In the 1970s, Sottsass further turned his attention to the household, designing lamps, ice cream scoops, and dishwater for the housewares brand Alessi, much as the post-modern architect Michael Graves would do both for Alessi and for Target over the next several decades.
By the early 1980s, the Memphis Group, for which Sottsass would come to be known, had taken shape. Named after Bob Dylan's "Stuck Inside of Mobile with the Memphis Blues Again" (Sottsass claimed it was playing during the group's meetings, though he gave other versions of the origin story to journalists at various points throughout his life), the group designed furniture and art installations that pushed the boundaries of both taste and function in home design. Memphis objects are bold, colorful, and a bit cheeky — to have, say, a Carlton bookcase and room divider in one's living room is to say that the days of furniture whispering its pedigree elegantly are long gone. Fans of Memphis were devoted — David Bowie was a collector of Sottsass pieces, and in 2016 Sotheby's auctioned off more than 100 pieces of furniture and home accessories belonging to the singer.
While it's the boldest pieces that Sottsass is most associated with, he was also deeply devoted to the craft of ceramics, and inspired by pieces from ancient Egypt, Greece, and Sumer. Those pieces, occasionally shown at galleries, are both historical and modern — you can see the influence of the ancient world, and yet each would fit perfectly on a contemporary tablescape.

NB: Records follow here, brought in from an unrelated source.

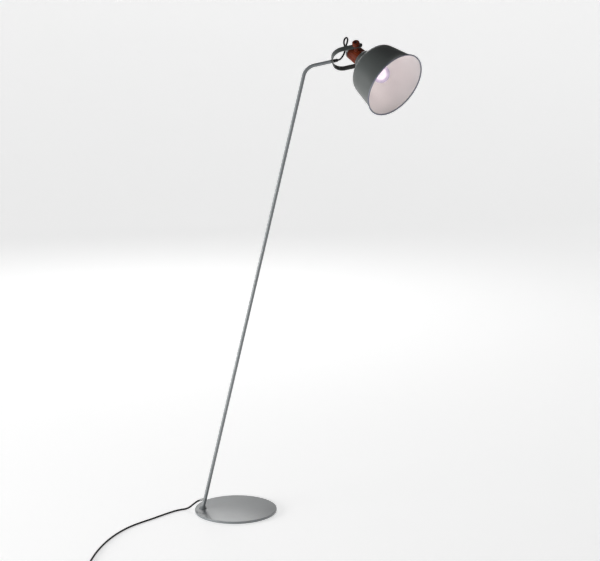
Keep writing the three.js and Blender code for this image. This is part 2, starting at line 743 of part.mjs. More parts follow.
const yokeGroup = new THREE.Group();
yokeGroup.position.copy(yokeCentre);
yokeGroup.rotation.set(SWIVEL, -ARM_RISE, 0, "YXZ");

const headGroup = new THREE.Group();
headGroup.position.set(PIVOT_REACH, 0, 0);
headGroup.rotation.set(0, 0, TILT);

yokeGroup.add(headGroup);
lamp.add(armEnd, yokeGroup);

part(lamp, "base_pad", basePad(), BLACK);
part(lamp, "base_plate", basePlate(), PAINT);
part(lamp, "foot_bolt", footBolt(), STEEL);
part(lamp, "foot_collar", footCollar(), PAINT);
part(lamp, "pole", pole(), PAINT);
part(lamp, "cord_outlet", cordOutlet(), PAINT);
part(lamp, "pole_lead", poleLead(), BLACK);

part(armEnd, "arm_stub", armStub(), BRASS);
part(armEnd, "swivel_washer_rear", swivelWasher(-1), BLACK);
part(armEnd, "swivel_washer_front", swivelWasher(1), STEEL);
part(armEnd, "arm_nut", armNut(), BLACK);

part(yokeGroup, "yoke", yoke(), PAINT);
part(yokeGroup, "pivot_bolt", pivotBolt(), STEEL);
part(yokeGroup, "knob_washer", knobWasher(), STEEL);
part(yokeGroup, "head_lead", headLead(), BLACK);
part(yokeGroup, "tilt_knob", tiltKnob(), WOOD);
part(yokeGroup, "knob_insert", knobInsert(), BRASS);

part(headGroup, "wood_neck", woodNeck(), WOOD);
part(headGroup, "neck_spacer_upper", neckSpacer(1), WOOD);
part(headGroup, "neck_spacer_lower", neckSpacer(-1), WOOD);
part(headGroup, "neck_end_cap", neckEndCap(), PAINT);
part(headGroup, "lead_grommet", leadGrommet(), BLACK);
part(headGroup, "shade_collar", shadeCollar(), PAINT);
part(headGroup, "shade", shade(), PAINT);
part(headGroup, "holder_nipple", holderNipple(), BRASS);
part(headGroup, "nipple_nut", nippleNut(), STEEL);
part(headGroup, "lampholder", lampholder(), BLACK);
part(headGroup, "holder_sleeve", holderSleeve(), BRASS);
part(headGroup, "holder_ring", holderRing(), BLACK);
part(headGroup, "bulb_cap", bulbCap(), STEEL);
part(headGroup, "bulb_glass", bulbGlass(), { color: 0xfff4e6, roughness: 0.25, metalness: 0 });

part(lamp, "mains_cord", mainsCord(), BLACK);
part(lamp, "cord_tail", cordTail(), BLACK);
part(lamp, "cord_coil", cordCoil(), BLACK);
part(lamp, "cord_tie", cordTie(), BLACK);
part(lamp, "plug_lead", plugLead(), BLACK);
part(lamp, "plug_body", plugBody(), BLACK);
part(lamp, "plug_pin_left", plugPin(-1), STEEL);
part(lamp, "plug_pin_right", plugPin(1), STEEL);
part(lamp, "switch_base", switchBase(), BLACK);
part(lamp, "switch_cover", switchCover(), BLACK);
part(lamp, "switch_rocker", switchRocker(), BLACK);

export default lamp;
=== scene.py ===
import json
import math

import bmesh
import bpy
from mathutils import Matrix, Vector


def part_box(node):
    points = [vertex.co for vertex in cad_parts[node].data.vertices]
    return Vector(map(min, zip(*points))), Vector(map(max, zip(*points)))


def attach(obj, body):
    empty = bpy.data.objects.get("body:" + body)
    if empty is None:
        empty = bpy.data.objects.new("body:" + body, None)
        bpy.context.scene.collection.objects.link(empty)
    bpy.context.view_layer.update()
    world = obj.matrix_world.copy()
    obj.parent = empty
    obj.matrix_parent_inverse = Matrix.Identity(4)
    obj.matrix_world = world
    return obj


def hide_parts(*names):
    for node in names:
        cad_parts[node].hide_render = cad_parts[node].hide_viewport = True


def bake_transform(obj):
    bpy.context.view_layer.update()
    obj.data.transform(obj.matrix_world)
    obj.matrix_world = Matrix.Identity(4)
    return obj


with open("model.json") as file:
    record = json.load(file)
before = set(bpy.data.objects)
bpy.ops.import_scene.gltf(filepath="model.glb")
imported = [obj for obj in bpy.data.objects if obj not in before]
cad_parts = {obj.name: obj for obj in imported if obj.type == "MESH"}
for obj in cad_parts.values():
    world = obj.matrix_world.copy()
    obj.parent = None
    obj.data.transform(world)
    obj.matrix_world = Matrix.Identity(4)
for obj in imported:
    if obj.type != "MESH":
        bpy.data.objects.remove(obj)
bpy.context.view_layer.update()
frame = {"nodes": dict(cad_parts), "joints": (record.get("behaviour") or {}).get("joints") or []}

MM = 0.001
RAD = math.pi / 180
OWN_PLACE = "own_place"  # each point's place in its piece's own frame, for the grain of the materials
GAP = 0.3
TIP_R = 1e-4  # a turned profile's point nearer to the axis than this is a tip

# Base and tube
BASE_R = 140
PAD_R = 134
PAD_T = 2
BASE_TOP = 10
FOOT_X = -113
COLLAR_R = 13
COLLAR_H = 8
TUBE_R = 6
LEAN = 13.2 * RAD
POLE_L = 1538.5
ARM_RISE = 12.4 * RAD
BEND_R = 45
OUTLET_H = 35
OUTLET_DROP = 19 * RAD
OUTLET_END = 19
OUTLET_R = 4.4

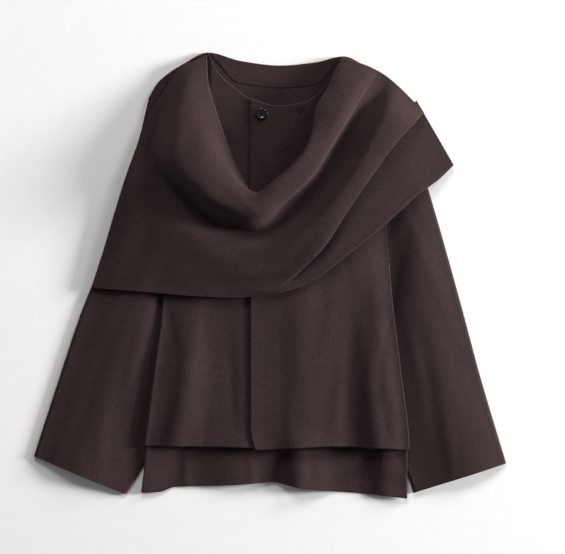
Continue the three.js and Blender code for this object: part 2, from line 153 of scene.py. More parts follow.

Sottsass, for his part, remained modest to the end. In the early 2000s admirers of his work and design historians banded together to push for a retrospective at a major museum (the Metropolitan Museum of Art, at their Met Breuer space, staged one in 2017), but the man himself demurred: "It's like having a birthday party where too many relatives show up," he told the Los Angeles Times. "A sign that too much time has passed."